Similarly, the another example is given. Just like in the desert, the mirage. In the desert, sometimes the animals find that water, there is a vast mass of water, and they are after, when they're thirsty, they jump over and go farther, farther, farther. But because there is no water, he dies. But no sane man goes after that water. But water is not false. That water is being sought in a false place. Similarly, the pleasure, the pleasure between two sexes, man and woman, that is not false. But we are seeking that pleasure in a false place in this material world. Therefore you have done. It is a great science.

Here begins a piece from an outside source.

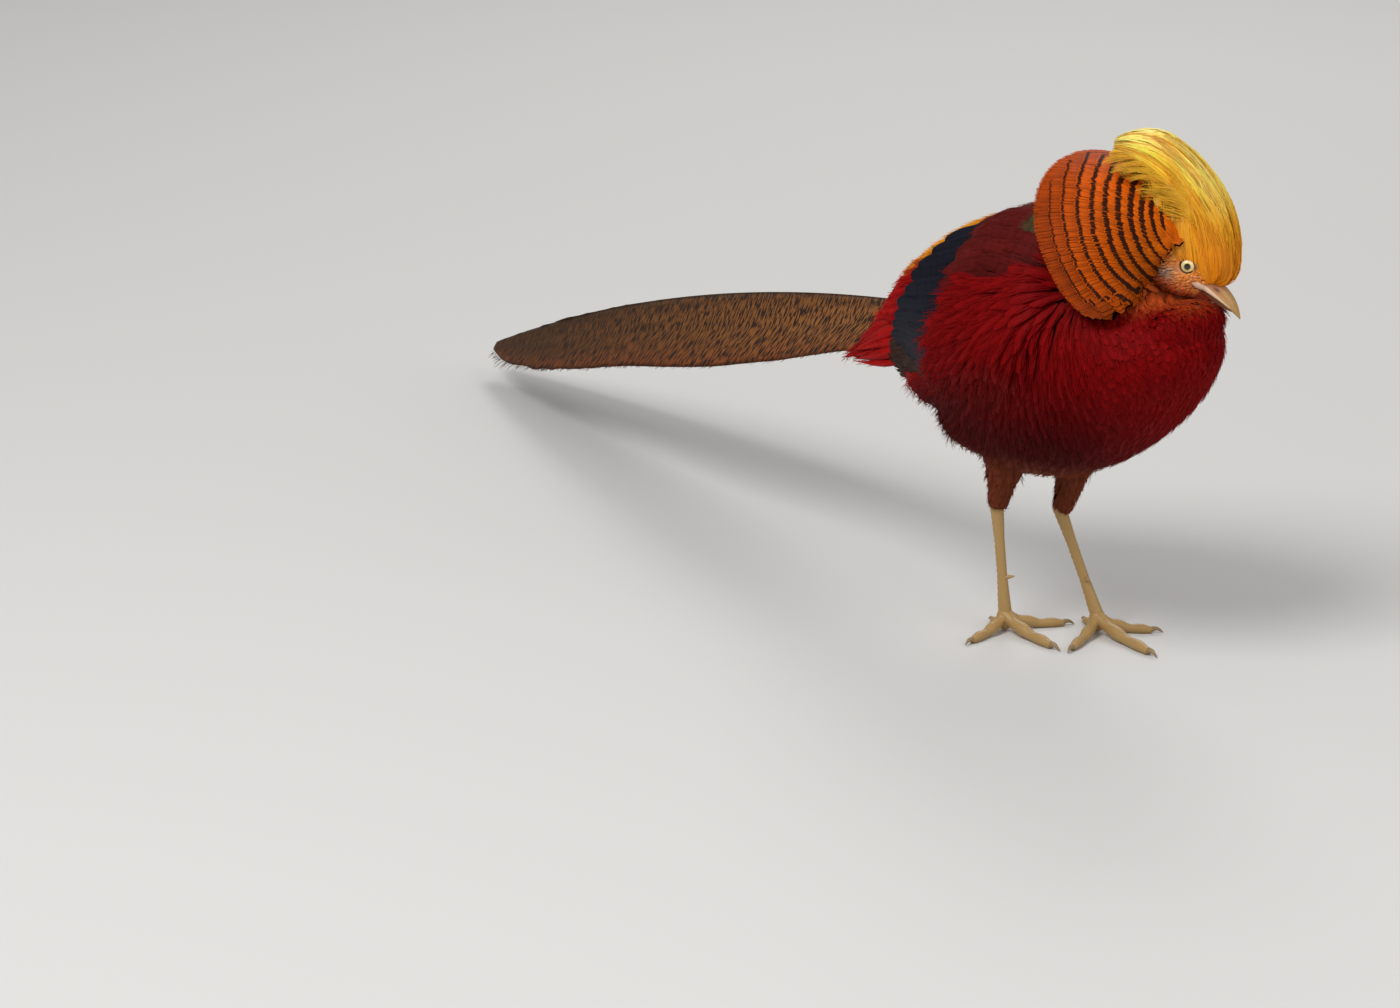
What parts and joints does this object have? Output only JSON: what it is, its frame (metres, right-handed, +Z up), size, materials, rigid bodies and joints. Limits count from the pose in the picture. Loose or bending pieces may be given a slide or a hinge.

So there is the pleasure, this sex attraction. But that sex attraction is not material: Kṛṣṇa, rādhā kṛṣṇa-praṇaya-vikṛtir hlādinī śaktir asmāt, ekātmānāv api deha bhedaṁ gatau (CC Adi 1.5). Try to understand. For Brahman perception, Brahman pleasure, a great saintly person, he gives up everything material. He takes sannyāsa, he goes . . . undergoes severe penances, just to realize brahmānanda. So when Brahman . . . a person, ordinary person, to realize brahmānanda, he gives up everything material, do you think Kṛṣṇa, the Para-brahman, is enjoying something material? Just try to understand. Kṛṣṇa does not enjoy anything. He's Para-brahman. For understanding Brahman pleasure, a person is recommended to give up everything material. And when the Para-brahman wants to enjoy, does it means that He's enjoying something material?
This is our nescience only. This is our misunderstanding. When Para-brahman enjoys, He . . . but the difficulty is that this Māyāvādī philosopher, they cannot understand that in the spiritual world there is also pleasure. Their foolish brain cannot accommodate. Because here in this material world they have got very bad experience of this material . . . they want to make the spiritual world as zero, or imperson, due to less intelligence. But actually, real life, real pleasure, eternal pleasure is there in the spiritual world, not in this material world.
So from Bhagavad-gītā, if you study scrutinizingly each word and each śloka—not by malinterpretation, but actually as it is—then we can understand what is our eternal life, what is our eternal pleasure, how we can be transferred there. Everything is explained there. Everyone can go. Everyone can transfer himself in that spiritual world—simply by understanding Kṛṣṇa. That's all. And the Kṛṣṇa understanding is there. Kṛṣṇa is explaining Himself in the Bhagavad-gītā. He . . . if you do not introduce your so-called foolish scholarship, then you get actually back to home, back to Godhead, by simply studying Bhagavad-gītā. But if you add your foolish rascal scholarship, that "Kṛṣṇa means this and that means this, this means that," then you are lost.
Study Bhagavad-gītā as it is. You get all information how to realize Brahman, ahaṁ brahmāsmi, so 'ham. Don't misinterpret. (break) Don't . . . there is no . . . just like Kṛṣṇa . . . this verse is very plain. This verse says, na tv evāhaṁ jātu nāsam (BG 2.12). Where is the difficulty? "My dear Arjuna, both I, you . . . it is not that I did not exist, you did not exist, neither this soldier." Where is the difficulty to understand? Why should we misinterpret?
- dharma-kṣetre kuru-kṣetre
- samavetā yuyutsavaḥ
- māmakāḥ pāṇḍavāś caiva
- kim akurvata sañjaya
- (BG 1.1)
No. The main meaning is very plain: that Dhṛtarāṣṭra is asking his private secretary, Sañjaya, "My dear Sañjaya, māmakāḥ, my sons, and pāṇḍavāḥ, my brother's sons, Pāṇḍavas, they assembled," dharma-kṣetre kuru-kṣetre (BG 1.1), "in the Kurukṣetra field, which is known as dharma-kṣetra, the religious pilgrimage. After that meeting, what did they do?" Now, where is the, I mean, difficulty to understand this verse?
But unfortunately, one so-called scholar or so-called foolish man will come, he'll say, "Dharma-kṣetre kuru-kṣetra means this body." No. "Where you get this meaning, sir?" But he'll say, explain in this way: "The Pāṇḍava means five senses." Well, in which dictionary you'll find? This is going on. This rascaldom is going on. If you give up this rascaldom, simply read Bhagavad-gītā as it is, then you'll become successful in life. That is our preaching Kṛṣṇa consciousness.